Southworth's best-known novel today is The Hidden Hand, first published in 1859. It's the story of the winsome and high-spirited (but awkwardly named) Capitola Le Noir, who was kidnapped as a child and grew up in a New York City slum. She's found and brought back to her ancestral Virginia home by a grumpy old uncle who intends to civilize her, but the buoyant imp will not be suppressed. Early in the novel she is overwhelmed by her plush new surroundings and questions whether it's all really happening:

Can this be I, Capitola, the little outcast of the city, changed into Miss Black, the young lady, perhaps the heiress to a fine old country seat! calling a fine old military officer, uncle! having a handsome income of pocket-money settled upon me! having carriages, and horses, and servants to attend me! No! it can't be! it's just impossible! No, I see how it is! I'm crazy! that's what I am! crazy!...
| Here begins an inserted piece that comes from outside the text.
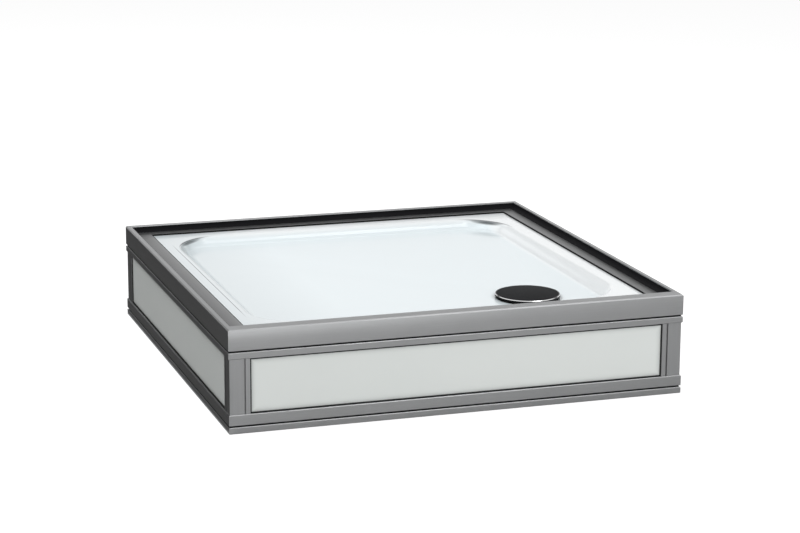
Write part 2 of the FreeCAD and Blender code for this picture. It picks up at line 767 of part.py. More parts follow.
def levelling_foot(x, y):
    """Pad with a six-sided hub and a stud that turns in the socket."""
    pad = rod(x, y, 0, foot_pad_height, foot_pad_radius)
    rims = [edge for edge in pad.Edges if len(edge.Vertexes) == 1]
    pad = pad.makeChamfer(foot_pad_chamfer, rims)
    hub_top = foot_pad_height + foot_hub_height
    angles = [2 * math.pi * step / foot_hub_sides for step in range(foot_hub_sides + 1)]
    corners = [V(x + foot_hub_radius * math.cos(angle), y + foot_hub_radius * math.sin(angle),
                 foot_pad_height) for angle in angles]
    hub = Part.Face(Part.makePolygon(corners)).extrude(UP * foot_hub_height)
    stud = rod(x, y, hub_top, foot_stud_top, foot_stud_radius)
    return pad.fuse([hub, stud]).removeSplitter()


def foot_socket(x, y):
    """Threaded socket fixed under the board."""
    return tube(x, y, board_bottom - foot_socket_height, board_bottom, foot_socket_radius,
                foot_stud_radius + foot_bore_clearance)


# ---------------------------------------------------------------- all nodes

def all_round(pieces):
    """Copies of front pieces on all four sides."""
    return [turned(piece, quarter) for quarter in range(4) for piece in pieces]


def write(name, pieces):
    """One STEP file for a node, from one or more separate solids."""
    shape = pieces[0] if len(pieces) == 1 else Part.makeCompound(pieces)
    if not shape.isValid():
        print("not valid:", name)
    if len(shape.Solids) != len(pieces):
        print("solids:", name, len(shape.Solids))
    shape.exportStep(os.path.join("parts", name + ".step"))


def build():
    """Make every node and write it."""
    os.makedirs("parts", exist_ok=True)
    write("tray_shell", [tray_shell()])
    write("underbody_board", [underbody_board()])
    for quarter, side in enumerate(SIDES):
        write("upper_profile_" + side, [upper_profile(quarter)])
        write("mid_rail_" + side, [turned(mid_rail(), quarter)])
        write("bottom_rail_" + side, [turned(bottom_rail(), quarter)])
        write("base_rail_" + side, [turned(base_rail(), quarter)])
        write("glass_pane_" + side, [turned(glass_pane(), quarter)])
        write("glazing_gasket_" + side, [turned(glazing_gasket(), quarter)])
        write("stiles_" + side, [turned(strip, quarter) for strip in stiles()])
        if side != "front":
            write("channel_liner_" + side, [channel_liner(quarter)])
    for quarter, corner in enumerate(CORNERS):
        write("corner_post_" + corner, [turned(corner_post(), quarter)])
    write("rim_seal", all_round([rim_seal()]))
    write("rim_bedding", all_round([rim_bedding()]))
    write("groove_strips", all_round([groove_strip(base_rail_top), groove_strip(mid_rail_top)]))
    write("corner_cleats", all_round([corner_cleat(bottom_rail_z, bottom_rail_top, True),
                                      corner_cleat(mid_rail_z, mid_rail_top, False)]))
    write("post_screws", all_round(post_screws()))
    write("panel_catches", all_round(panel_catches()))
    write("tie_plates", all_round(tie_plates()))
    write("tie_screws", all_round(tie_screws()))
    write("waste_flange", [waste_flange()])
    write("waste_seals", waste_seals())
    write("trap_body", [trap_body()])
    write("trap_insert", [trap_insert()])
    write("hair_strainer", [hair_strainer()])
    write("outlet_nut", [outlet_nut()])
    write("outlet_elbow", [outlet_elbow()])
    write("drain_cover", [drain_cover()])
    write("cover_ring", [cover_ring()])
    write("foot_sockets", [foot_socket(x, y) for x, y in foot_places()])
    for corner, (x, y) in zip(CORNERS, foot_places()):
        write("levelling_foot_" + corner, [levelling_foot(x, y)])


build()
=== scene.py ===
import math

import bmesh
import bpy
import numpy as np
from mathutils import Matrix, Vector

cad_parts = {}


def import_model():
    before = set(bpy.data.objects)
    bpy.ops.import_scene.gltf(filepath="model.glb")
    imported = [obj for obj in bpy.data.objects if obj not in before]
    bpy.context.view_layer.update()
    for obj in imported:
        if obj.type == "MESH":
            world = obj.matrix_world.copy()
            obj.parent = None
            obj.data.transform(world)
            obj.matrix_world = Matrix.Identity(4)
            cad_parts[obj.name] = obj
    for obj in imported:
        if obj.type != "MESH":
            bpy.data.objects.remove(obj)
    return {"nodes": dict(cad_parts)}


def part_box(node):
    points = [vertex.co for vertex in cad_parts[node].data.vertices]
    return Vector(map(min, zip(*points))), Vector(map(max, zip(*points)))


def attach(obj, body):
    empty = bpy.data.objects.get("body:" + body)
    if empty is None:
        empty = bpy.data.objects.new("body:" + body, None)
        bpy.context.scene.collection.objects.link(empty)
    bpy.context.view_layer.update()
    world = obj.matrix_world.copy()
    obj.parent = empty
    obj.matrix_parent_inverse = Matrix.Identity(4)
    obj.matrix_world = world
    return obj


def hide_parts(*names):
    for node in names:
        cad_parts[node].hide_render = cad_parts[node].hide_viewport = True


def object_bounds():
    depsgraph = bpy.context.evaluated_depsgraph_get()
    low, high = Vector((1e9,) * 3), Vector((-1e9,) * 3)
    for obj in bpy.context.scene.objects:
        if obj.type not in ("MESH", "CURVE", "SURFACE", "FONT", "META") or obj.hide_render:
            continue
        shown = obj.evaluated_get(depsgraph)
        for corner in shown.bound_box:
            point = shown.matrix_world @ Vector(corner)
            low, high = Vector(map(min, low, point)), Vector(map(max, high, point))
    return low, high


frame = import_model()
cad_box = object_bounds()

# Looks of the shower tray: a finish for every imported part, a smooth shell and a finer drain cover.
# Metres. X runs along the front, Y from the front to the back, Z up; the origin is at floor level.

SIDES = ["front", "right", "back", "left"]
CORNERS = ["front_left", "front_right", "back_right", "back_left"]
RAILS = ["mid_rail_", "bottom_rail_", "base_rail_"]

# ---------------------------------------------------------------- sizes and places

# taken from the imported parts
shell_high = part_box("tray_shell")[1]
flange_low, flange_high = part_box("waste_flange")
cover_low, cover_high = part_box("drain_cover")
pane_low, pane_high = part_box("glass_pane_front")
DRAIN = (flange_low + flange_high) / 2
RIM_Z = shell_high.z
HALF = cad_box[1][0]

# tray shell
SHELL_THICKNESS = 0.004
SHELL_CORNER = 0.010
BASIN_INSET = 0.064          # from the outer face to where the basin starts to fall
BASIN_HALF = HALF - BASIN_INSET
BASIN_DEPTH = 0.016          # at the foot of the wall
BASIN_FALL = 0.006           # from the wall's foot to the drain
ROLL_RADIUS = 0.024          # convex round at the top of the basin's wall
FOOT_RADIUS = 0.014          # hollow round at the foot of the wall
WALL_ANGLE = math.radians(50)
CORNER_TOP = 0.106           # corner radius of the basin at the rim
CORNER_WAIST = 0.062
CORNER_FLOOR = 0.050
DRAIN_FLOOR_RADIUS = 0.060   # where the sloping floor ends
LAND_RADIUS = 0.0565
LAND_BOSS_RADIUS = 0.062
DRAIN_HOLE_RADIUS = 0.045
LAND_RECESS = 0.0025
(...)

I wonder how long they'll keep me here? For ever I hope! Until I get cured I'm sure! I hope they won't cure me! I vow I won't be cured! It's a great deal too pleasant to be mad, and I'll stay so! I'll keep calling myself Miss Black, and this mad-house my country seat, and the head doctor my uncle, and the keepers servants until the end of time—so I will! Catch me coming to my senses when it's so delightful to be mad! I'm too sharp for that! I didn't grow up in Rag Alley, New York, for nothing!
Plucky Cap Black proceeds to have many adventures, at every turn flouting Victorian mores concerning the role of women and enjoying every minute of it. In one particularly outrageous incident, she fights a duel with a man who has slandered her and shoots the unfortunate gentleman full of dried peas. She gleefully foils the evil Black Donald, who is on a mission to kidnap her, all the while managing to consume a prodigious quantity of tarts. She secretly takes the place of an unwilling bride at a wedding ceremony and at the critical Do-you-take-this-man-to-be-your-lawful-wedded-husband moment gleefully raises her veil and cries out "No—not if he were the last man and I the last woman on earth and the human race were to become extinct—and not if the Angel Gabriel came down and asked me to do this—most certainly—No!" Readers ate it up.
www.streetsofwashington.com

As you can see, Southworth's heroine was not drooping around waiting for some man to rescue her. This girl was feisty!